The exercise »
Find the word "image" in the material below and gather every line that contains it.

(Scripts that build objects)
►
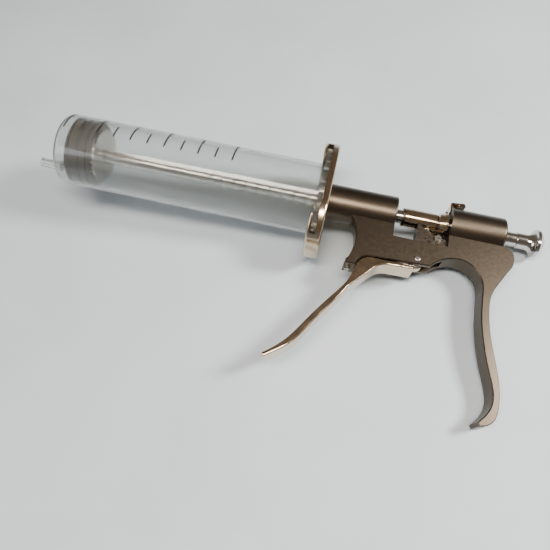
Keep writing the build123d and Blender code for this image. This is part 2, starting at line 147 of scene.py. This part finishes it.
# ---- materials ------------------------------------------------------------------------------------
def from_axis(material):
    """Distance from the barrel axis in millimetres."""
    nodes, links = material.node_tree.nodes, material.node_tree.links
    away = nodes.new("ShaderNodeVectorMath")
    away.operation = "SUBTRACT"
    away.inputs[1].default_value = at(0, 0, 0)
    across = nodes.new("ShaderNodeVectorMath")
    across.operation = "CROSS_PRODUCT"
    across.inputs[1].default_value = (at(1, 0, 0) - at(0, 0, 0)) / MM
    size = nodes.new("ShaderNodeVectorMath")
    size.operation = "LENGTH"
    scaled = nodes.new("ShaderNodeMath")
    scaled.operation = "DIVIDE"
    scaled.inputs[1].default_value = MM
    links.new(coords(material), away.inputs[0])
    links.new(away.outputs["Vector"], across.inputs[0])
    links.new(across.outputs["Vector"], size.inputs[0])
    links.new(size.outputs["Value"], scaled.inputs[0])
    return scaled.outputs["Value"]


def mix(material, amount, first, second):
    """Colour first where amount is 0 and colour second where it is 1."""
    nodes, links = material.node_tree.nodes, material.node_tree.links
    node = nodes.new("ShaderNodeMix")
    node.data_type = "RGBA"
    links.new(amount, node.inputs[0])
    links.new(first, node.inputs[6])
    node.inputs[7].default_value = (*second, 1)
    return node.outputs[2]


def chrome(name, dull, clean):
    """Polished chrome with faint smears and a little haze."""
    material, shader = new_material(name)
    smear = noise(material, 60, 5)
    link(material, ramp(material, smear, (0.3, dull), (0.7, clean)), shader, "Base Color")
    link(material, spread(material, noise(material, 240, 6), 0.09, 0.19), shader, "Roughness")
    shader.inputs["Metallic"].default_value = 1.0
    bump(material, shader, noise(material, 900, 3), 0.00002, 0.35)
    return material


def steel(name, dark, light, rough):
    """Machined steel: fine lines along X and small changes of colour."""
    material, shader = new_material(name)
    lines = noise(material, 1.0, 4, coords(material, (300, 4000, 4000)))
    link(material, ramp(material, lines, (0.3, dark), (0.7, light)), shader, "Base Color")
    link(material, spread(material, lines, rough - 0.07, rough + 0.09), shader, "Roughness")
    shader.inputs["Metallic"].default_value = 1.0
    bump(material, shader, lines, 0.00001, 0.5)
    return material


def black_coat():
    """Satin black coating over metal: fine speckle, soft mottling, warm sheen."""
    material, shader = new_material("satin_black_coat")
    mottle = noise(material, 45, 4)
    link(material, ramp(material, mottle, (0.2, (0.088, 0.071, 0.054)), (0.8, (0.100, 0.081, 0.062))),
         shader, "Base Color")
    link(material, spread(material, noise(material, 900, 3), 0.32, 0.37), shader, "Roughness")
    shader.inputs["Metallic"].default_value = 1.0
    bump(material, shader, noise(material, 5200, 3), 0.00001, 0.2)
    return material


def clear_plastic():
    """Frosted clear polypropylene: mostly see-through, faintly milky and blue-grey."""
    material, shader = new_material("frosted_clear_plastic")
    cloud = noise(material, 30, 2)
    link(material, ramp(material, cloud, (0.3, (0.86, 0.89, 0.88)), (0.7, (0.89, 0.91, 0.90))),
         shader, "Base Color")
    link(material, spread(material, noise(material, 380, 4), 0.10, 0.16), shader, "Roughness")
    shader.inputs["IOR"].default_value = 1.49
    shader.inputs["Transmission Weight"].default_value = 0.97
    bump(material, shader, noise(material, 500, 2), 0.00001, 0.1)
    return material


def rubber():
    """Brown-grey syringe rubber, near black where a seal bears on the barrel."""
    material, shader = new_material("stopper_rubber")
    base = ramp(material, noise(material, 160, 5), (0.3, (0.024, 0.017, 0.011)),
                (0.7, (0.040, 0.029, 0.019)))
    crest = spread(material, from_axis(material), 0.0, 1.0, SEAL_LOW_R, SEAL_TOP_R)
    link(material, mix(material, crest, base, (0.002, 0.002, 0.002)), shader, "Base Color")
    link(material, spread(material, noise(material, 420, 4), 0.40, 0.58), shader, "Roughness")
    bump(material, shader, noise(material, 2200, 3), 0.00003, 0.4)
    return material


def core_plastic():
    """Beige moulded plastic of the stopper's core."""
    material, shader = new_material("stopper_core_plastic")
    link(material, ramp(material, noise(material, 120, 4), (0.3, (0.40, 0.34, 0.27)),
                        (0.7, (0.50, 0.44, 0.36))), shader, "Base Color")
    link(material, spread(material, noise(material, 500, 3), 0.4, 0.55), shader, "Roughness")
    bump(material, shader, noise(material, 1500, 2), 0.00003, 0.3)
    return material


def scale_ink():
    """Slightly broken black screen-print ink."""
    material, shader = new_material("scale_ink")
    link(material, ramp(material, noise(material, 900, 4), (0.3, (0.006, 0.006, 0.007)),
                        (0.7, (0.020, 0.020, 0.022))), shader, "Base Color")
    link(material, spread(material, noise(material, 700, 3), 0.45, 0.65), shader, "Roughness")
    bump(material, shader, noise(material, 3000, 2), 0.00001, 0.4)
    return material


def paint_nodes():
    """Gives every CAD node its finish."""
    shine = chrome("silver_chrome", (0.56, 0.54, 0.51), (0.66, 0.64, 0.61))
    # Painted reflection: the next chrome is the same polished chrome given a gold-brown tint, which
    # stands in for warm surroundings mirrored in the holder, trigger, collar, release lever and
    # sleeve.
    warm = chrome("chrome_painted_warm_reflection", (0.55, 0.44, 0.32), (0.66, 0.54, 0.41))
    bright = steel("machined_steel", (0.44, 0.41, 0.38), (0.58, 0.55, 0.51), 0.24)
    dark = steel("dark_ground_steel", (0.065, 0.053, 0.042), (0.125, 0.104, 0.084), 0.34)
    wire = steel("spring_wire", (0.36, 0.34, 0.32), (0.50, 0.48, 0.45), 0.22)
    finishes = {
        black_coat(): ["body_frame"],
        clear_plastic(): ["barrel"],
        rubber(): ["stopper", "rod_wiper"],
        core_plastic(): ["stopper_core"],
        shine: ["ratchet_rod", "pull_knob", "window_bush", "release_post"],
        warm: ["holder_plate", "trigger_lever", "lock_collar", "release_lever", "drive_sleeve"],
        bright: ["pusher_disc", "knob_pin", "holder_bush", "rear_bush", "trigger_pivot_pin",
                 "stop_screw", "link_pin", "pawl_pin", "drive_pawl", "release_pin"],
        dark: ["carrier_block", "sleeve_clip"],
        wire: ["trigger_return_spring", "pawl_spring", "lock_spring", "release_spring"],
    }
    for material, names in finishes.items():
        for name in names:
            node = frame["nodes"][name]
            for place in node.material_slots:
                place.material = material


# ---- printed scale ----------------------------------------------------------------------------
FIRST_MARK_X = -110.55
MARK_PITCH = 7.41
MARK_COUNT = 11
MARK_W = 0.75
MARK_START = 88.5
LONG_STOP = 40.0
SHORT_STOP = 65.0
MARK_STEPS = 16
INK_RISE = 0.01


def on_barrel(x, degrees, rise=INK_RISE):
    """A point on the barrel's skin; 0 degrees is +Y and 90 is +Z."""
    angle = math.radians(degrees)
    radius = BARREL_R + rise
    return at(x, radius * math.cos(angle), radius * math.sin(angle))


def make_scale(ink):
    """Curved ink strips, long and short in turn, one mesh."""
    mesh = bmesh.new()
    for i in range(MARK_COUNT):
        x = FIRST_MARK_X + MARK_PITCH * i
        stop = LONG_STOP if i % 2 == 0 else SHORT_STOP
        rows = []
        for step in range(MARK_STEPS + 1):
            angle = MARK_START + (stop - MARK_START) * step / MARK_STEPS
            rows.append([mesh.verts.new(on_barrel(x + side * MARK_W / 2, angle)) for side in (-1, 1)])
        for a, b in zip(rows, rows[1:]):
            mesh.faces.new((a[0], b[0], b[1], a[1]))
    data = bpy.data.meshes.new("scale_marks")
    mesh.to_mesh(data)
    mesh.free()
    piece = bpy.data.objects.new("scale_marks", data)
    bpy.context.collection.objects.link(piece)
    data.materials.append(ink)
    for face in data.polygons:
        face.use_smooth = True
    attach(piece, "frame")


# ---- studio -----------------------------------------------------------------------------------------
FLOOR_HALF = 1.2
CAMERA_AT = (7.04, -122.52, 195.16)
CAMERA_LOOKS_AT = (-8.67, -39.36, 0.0)
CAMERA_ROLL = 14.08
CAMERA_FOCAL_MM = 34.036
SENSOR_MM = 36.0
NEAR_CLIP = 0.005

HORIZON = (0.42, 0.44, 0.46)
OVERHEAD = (0.24, 0.185, 0.14)
OVERHEAD_FROM = 0.5
WORLD_STRENGTH = 0.62

# name, place, size, watts, colour; metres in the row's frame
LIGHTS = (
    ("key", (0.50, 0.10, 0.46), (0.14, 0.14), 7.5, (1.0, 0.95, 0.88)),
    ("overhead", (0.02, -0.16, 0.72), (0.55, 0.14), 7.5, (1.0, 0.90, 0.78)),
    ("fill", (-0.45, -0.30, 0.40), (0.35, 0.35), 1.2, (0.90, 0.95, 1.0)),
)
LIGHT_TARGET = (0, 0, 0.01)


def make_floor():
    """A plain pale floor at the row's ground level."""
    material, shader = new_material("pale_floor")
    link(material, ramp(material, noise(material, 14, 3), (0.3, (0.44, 0.51, 0.57)),
                        (0.7, (0.49, 0.56, 0.62))), shader, "Base Color")
    link(material, spread(material, noise(material, 60, 3), 0.5, 0.62), shader, "Roughness")
    mesh = bmesh.new()
    bmesh.ops.create_grid(mesh, x_segments=2, y_segments=2, size=FLOOR_HALF)
    data = bpy.data.meshes.new("floor")
    mesh.to_mesh(data)
    mesh.free()
    floor = bpy.data.objects.new("floor", data)
    bpy.context.collection.objects.link(floor)
    data.materials.append(material)


def make_light(name, place, size, power, colour):
    """A rectangular lamp that faces the syringe."""
    data = bpy.data.lights.new(name, "AREA")
    data.shape = "RECTANGLE"
    data.size, data.size_y = size
    data.energy = power
    data.color = colour
    light = bpy.data.objects.new(name, data)
    bpy.context.collection.objects.link(light)
    light.location = place
    light.rotation_euler = (Vector(LIGHT_TARGET) - Vector(place)).to_track_quat("-Z", "Y").to_euler()


def make_world():
    """Soft room light: pale round the horizon, warm and darker overhead."""
    world = bpy.data.worlds.new("room")
    world.use_nodes = True
    bpy.context.scene.world = world
    nodes, links = world.node_tree.nodes, world.node_tree.links
    background = nodes["Background"]
    source = nodes.new("ShaderNodeTexCoord")
    split = nodes.new("ShaderNodeSeparateXYZ")
    shade = nodes.new("ShaderNodeValToRGB")
    elements = shade.color_ramp.elements
    elements[0].position = 0.0
    elements[0].color = (*HORIZON, 1)
    elements[1].position = OVERHEAD_FROM
    elements[1].color = (*OVERHEAD, 1)
    links.new(source.outputs["Generated"], split.inputs[0])
    links.new(split.outputs["Z"], shade.inputs["Fac"])
    links.new(shade.outputs["Color"], background.inputs["Color"])
    background.inputs["Strength"].default_value = WORLD_STRENGTH


def make_camera():
    """The view from above the grip side, rolled so that the barrel rises to the left."""
    data = bpy.data.cameras.new("camera")
    data.sensor_width = SENSOR_MM
    data.lens = CAMERA_FOCAL_MM
    data.clip_start = NEAR_CLIP
    camera = bpy.data.objects.new("camera", data)
    bpy.context.collection.objects.link(camera)
    eye, target = at(*CAMERA_AT), at(*CAMERA_LOOKS_AT)
    back = (eye - target).normalized()
    gun_up = (at(0, 1, 0) - at(0, 0, 0)).normalized()
    right = gun_up.cross(back).normalized()
    up = back.cross(right)
    roll = Matrix.Rotation(math.radians(CAMERA_ROLL), 3, "Z")
    turn = Matrix((right, up, back)).transposed() @ roll
    camera.matrix_world = Matrix.Translation(eye) @ turn.to_4x4()
    bpy.context.scene.camera = camera


scale_black = scale_ink()
paint_nodes()
make_scale(scale_black)
make_floor()
for lamp in LIGHTS:
    make_light(*lamp)
make_world()
make_camera()
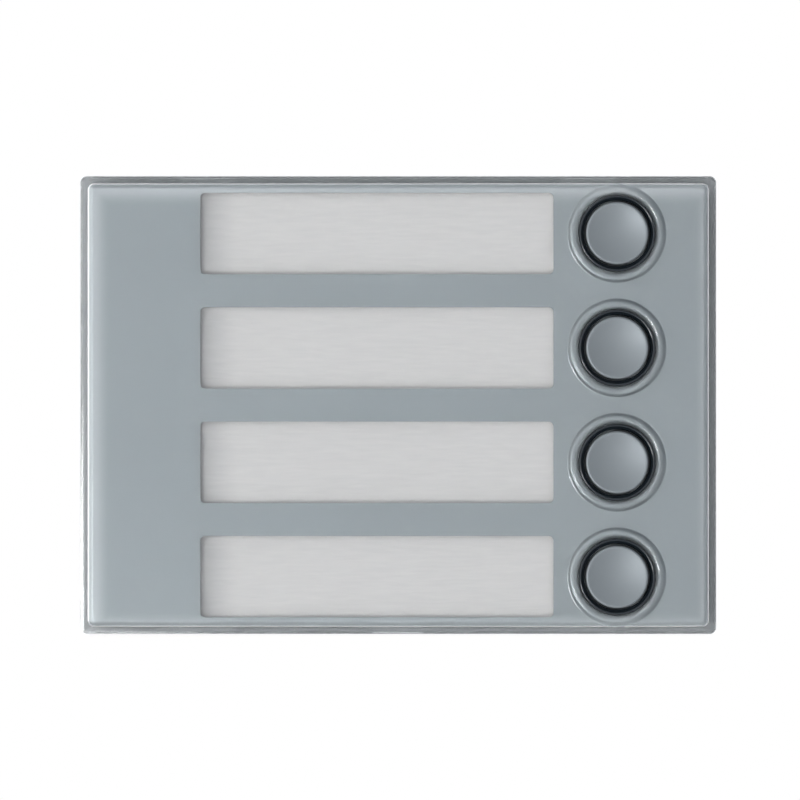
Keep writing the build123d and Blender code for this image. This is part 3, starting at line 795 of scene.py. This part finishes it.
# %% Rubber and foam
boot_silicone = worked_finish("boot_silicone", (0.50, 0.53, 0.55), (0.44, 0.47, 0.49), 0.55, wear=0.1,
                              Subsurface_Weight=0.4, Subsurface_Scale=0.001)
paint(boot_silicone, *boots)
gasket_foam = worked_finish("gasket_foam", (0.035, 0.035, 0.036), (0.06, 0.06, 0.062), 0.9, wear=0.0,
                            fineness=3000.0, pits=0.9, relief=1.0, depth=0.06 * MM)
paint(gasket_foam, nodes["rear_gasket"])

# %% Metals
tin_plate = worked_finish("tin_plate", (0.70, 0.70, 0.69), (0.6, 0.6, 0.6), 0.3, Metallic=1.0)
paint(tin_plate, nodes["switch_plates"], nodes["chip_legs"])
contact_gold = worked_finish("contact_gold", (0.83, 0.62, 0.26), (0.75, 0.55, 0.24), 0.22, Metallic=1.0)
paint(contact_gold, nodes["link_contacts_1"], nodes["link_contacts_2"])
insert_brass = worked_finish("insert_brass", (0.70, 0.53, 0.24), (0.58, 0.43, 0.2), 0.3, Metallic=1.0,
                             bare=(0.85, 0.7, 0.4), wear=0.5)
paint(insert_brass, nodes["frame_inserts"])
screw_zinc = worked_finish("screw_zinc", (0.60, 0.61, 0.62), (0.5, 0.52, 0.55), 0.28, Metallic=1.0,
                           bare=(0.8, 0.8, 0.8), wear=0.5, edge=0.1 * MM, patches=700.0)
paint(screw_zinc, nodes["case_screws"], nodes["board_screws"])

# %% [markdown]
# ## The circuit board
# Solder mask is a green film over copper, so the tracks show as slightly raised, paler lanes. A
# brick pattern gives straight lanes with turns in them, and the same pattern lifts the bump.

# %% Board laminate
board_laminate, tree, shader = finish("board_laminate", (0.02, 0.16, 0.07), 0.3, Coat_Weight=0.3)
place = add_node(tree, "ShaderNodeTexCoord")
turn = add_node(tree, "ShaderNodeMapping", None, Rotation=(math.pi / 2, 0, 0))
lanes = add_node(tree, "ShaderNodeTexBrick", None, Scale=260.0, Mortar_Size=0.018, Row_Height=0.3)
lanes.inputs["Color1"].default_value = (0.018, 0.13, 0.06, 1)
lanes.inputs["Color2"].default_value = (0.02, 0.15, 0.065, 1)
lanes.inputs["Mortar"].default_value = (0.05, 0.27, 0.12, 1)
join(tree, place, "Object", turn, "Vector")
join(tree, turn, "Vector", lanes, "Vector")
join(tree, lanes, "Color", shader, "Base Color")
bump(tree, shader, lanes, "Fac", 0.3, 0.03 * MM)
paint(board_laminate, nodes["switch_board"])
print("finishes so far:", len(bpy.data.materials))

# %% [markdown]
# ## Camera
# The panel is looked at squarely, from far off with a long lens, so that its sides don't show. The
# distance follows from the lens and from how much room is left round the panel.

# %% Camera
camera_data = bpy.data.cameras.new("camera")
camera_data.lens = 400
camera_data.sensor_width = 36
view_width = 125.7 * MM
camera_distance = view_width * camera_data.lens / camera_data.sensor_width
camera = bpy.data.objects.new("camera", camera_data)
camera.location = (0.28 * MM, cover_low.y - camera_distance, 0.8 * MM)
camera.rotation_euler = (math.pi / 2, 0, 0)
bpy.context.scene.collection.objects.link(camera)
bpy.context.scene.camera = camera
bpy.context.scene.view_settings.view_transform = "Standard"
print("camera distance (m):", round(camera_distance, 3))

# %% [markdown]
# ## Studio
# A glossy panel shows its surroundings, so the light is a white tent that is brighter low on the
# left and darker high on the right, with one large soft lamp low on the left. The floor is a plain
# pale sheet well below the panel.

# %% Light tent
tent_bright = (1.62, 1.63, 1.64, 1)
tent_dark = (0.42, 0.44, 0.47, 1)
world = bpy.data.worlds.new("studio")
bpy.context.scene.world = world
world.use_nodes = True
sky = world.node_tree
sky.nodes.clear()
place = add_node(sky, "ShaderNodeTexCoord")
toward = add_node(sky, "ShaderNodeVectorMath", {"operation": "DOT_PRODUCT"})
toward.inputs[1].default_value = Vector((-0.75, 0.1, -0.65)).normalized()
spread = add_node(sky, "ShaderNodeMapRange", {"interpolation_type": "SMOOTHSTEP"},
                  From_Min=-0.9, From_Max=0.9)
tone = add_node(sky, "ShaderNodeMix", {"data_type": "RGBA"})
tone.inputs["A"].default_value = tent_dark
tone.inputs["B"].default_value = tent_bright
tent = add_node(sky, "ShaderNodeBackground")
white = add_node(sky, "ShaderNodeBackground", None, Color=(1, 1, 1, 1))
rays = add_node(sky, "ShaderNodeLightPath")
choose = add_node(sky, "ShaderNodeMixShader")
shown = add_node(sky, "ShaderNodeOutputWorld")
join(sky, place, "Generated", toward, 0)
join(sky, toward, "Value", spread, "Value")
join(sky, spread, "Result", tone, "Factor")
join(sky, tone, "Result", tent, "Color")
join(sky, rays, "Is Camera Ray", choose, "Fac")
join(sky, tent, "Background", choose, 1)
join(sky, white, "Background", choose, 2)
join(sky, choose, "Shader", shown, "Surface")

# %% Soft lamp
lamp_data = bpy.data.lights.new("low_left_softbox", "AREA")
lamp_data.shape = "DISK"
lamp_width = 0.55
lamp_power = 17.0
lamp_data.size = lamp_width
lamp_data.energy = lamp_power
lamp = bpy.data.objects.new("low_left_softbox", lamp_data)
lamp.location = (-0.36, -0.84, -0.38)
lamp.rotation_euler = (-lamp.location).to_track_quat("-Z", "Y").to_euler()
bpy.context.scene.collection.objects.link(lamp)

# %% Floor
floor_drop = 0.25
bpy.ops.object.select_all(action="DESELECT")
bpy.ops.mesh.primitive_plane_add(size=3.0, location=(0, 0, cover_low.z - floor_drop))
floor = settle(bpy.context.object, "floor")
floor_paper, tree, shader = finish("floor_paper", (0.86, 0.86, 0.86), 0.8)
base = place_group(tree, mottle, Colour=(0.86, 0.86, 0.86, 1), Drift=(0.82, 0.82, 0.82, 1), Patch_Size=6.0,
                   Strength=0.5)
join(tree, base, "Colour", shader, "Base Color")
paint(floor_paper, floor)
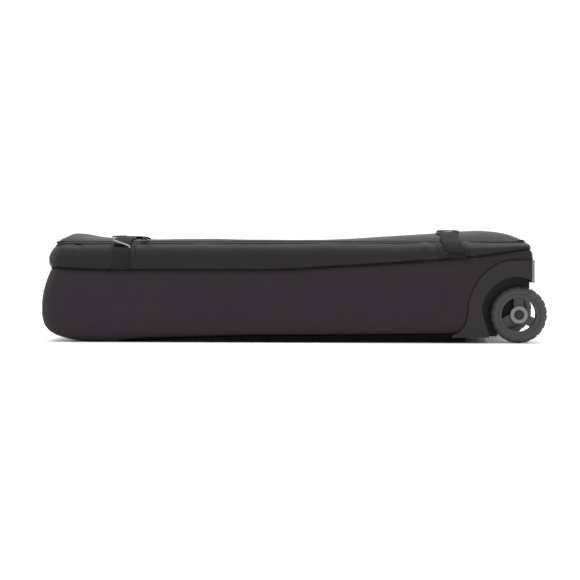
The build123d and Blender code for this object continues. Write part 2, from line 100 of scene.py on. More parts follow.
# ---- the bag's outer form (metres) ----------------------------------------------------------
ZIP_Z = 0.214
ZIP_HALF_Y = 0.150
LID_X0, LID_X1 = -0.515, 0.488
SEAM = [(-0.60, .162), (-0.50, .158), (-0.40, .1535), (-0.07, .1535), (0.056, .159),
        (0.226, .1696), (0.396, .184), (0.50, .2005), (0.60, .216)]
# share of the way up from the base to the seam: head end, half width, wheel end
LOWER = [(0, -.456, .1500, .5045), (.015, -.470, .1590, .5045), (.05, -.494, .1685, .5045),
         (.10, -.5155, .1752, .5045), (.16, -.5290, .1785, .5045), (.25, -.5390, .1797, .5045),
         (.39, -.5438, .1800, .5045), (.50, -.5440, .1800, .5045), (.65, -.5412, .1799, .5050),
         (.80, -.5345, .1796, .5050), (.93, -.5262, .1788, .5030), (1.0, -.5215, .1776, .4975)]
# share of the way up from the seam to the zip
UPPER = [(0, -.5215, .1776, .4975), (.08, -.5248, .1790, .4990), (.25, -.5268, .1797, .4990),
         (.45, -.5270, .1786, .4985), (.62, -.5250, .1758, .4975), (.8, -.5214, .1695, .4955),
         (.92, -.5176, .1600, .4920), (1.0, LID_X0, ZIP_HALF_Y, LID_X1)]
CREST = [(-.515, .2095), (-.5125, .2165), (-.508, .2245), (-.501, .2312), (-.492, .2350),
         (-.480, .2346), (-.465, .2318), (-.45, .2290), (-.43, .2264), (-.40, .2242),
         (-.37, .2228), (-.34, .2217), (-.2, .2208), (-.06, .2186), (.05, .2184),
         (.14, .2228), (.188, .2262), (.224, .2280), (.26, .2300), (.296, .2325),
         (.3315, .2362), (.367, .2386), (.40, .2400), (.425, .2388), (.443, .2358),
         (.460, .2314), (.473, .2254), (.4825, .2186), (.488, .2135)]
TRAY_TOP = [(-.60, 0), (-.38, .0008), (-.24, .008), (-.114, .0135), (.204, .017),
            (.331, .0184), (.352, .0174), (.368, .013), (.42, .012), (.6, .012)]
HEAD_R, WHEEL_R_PLAN = .027, .022
ZIP_R = .030
SIDE_N, CORNER_N, END_N = 220, 16, 56


def seam_z(x):
    return curve(SEAM, 1, x)


def zip_z(x):
    head = smooth(x, -.490, -.515)
    wheel = smooth(x, .464, .488)
    return ZIP_Z - 0.005 * head - 0.0006 * wheel


def crown(height, across):
    """Rise of the lid above its edge; across runs from 0 on the middle to 1 at the edge."""
    height = np.maximum(height, 0.0004)
    rise = 0.032 * (1 - np.clip(across, 0, 1) ** 2)
    return height * (1 - np.exp(-rise / height)) / (1 - np.exp(-0.032 / height))


def lid_z(x, y):
    edge = zip_z(x)
    return edge + crown(curve(CREST, 1, x) - edge, np.abs(y) / ZIP_HALF_Y)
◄
Answer for the task »
Keep writing the build123d and Blender code for this image. This is part 2, starting at line 147 of scene.py. This part finishes it.
Keep writing the build123d and Blender code for this image. This is part 3, starting at line 795 of scene.py. This part finishes it.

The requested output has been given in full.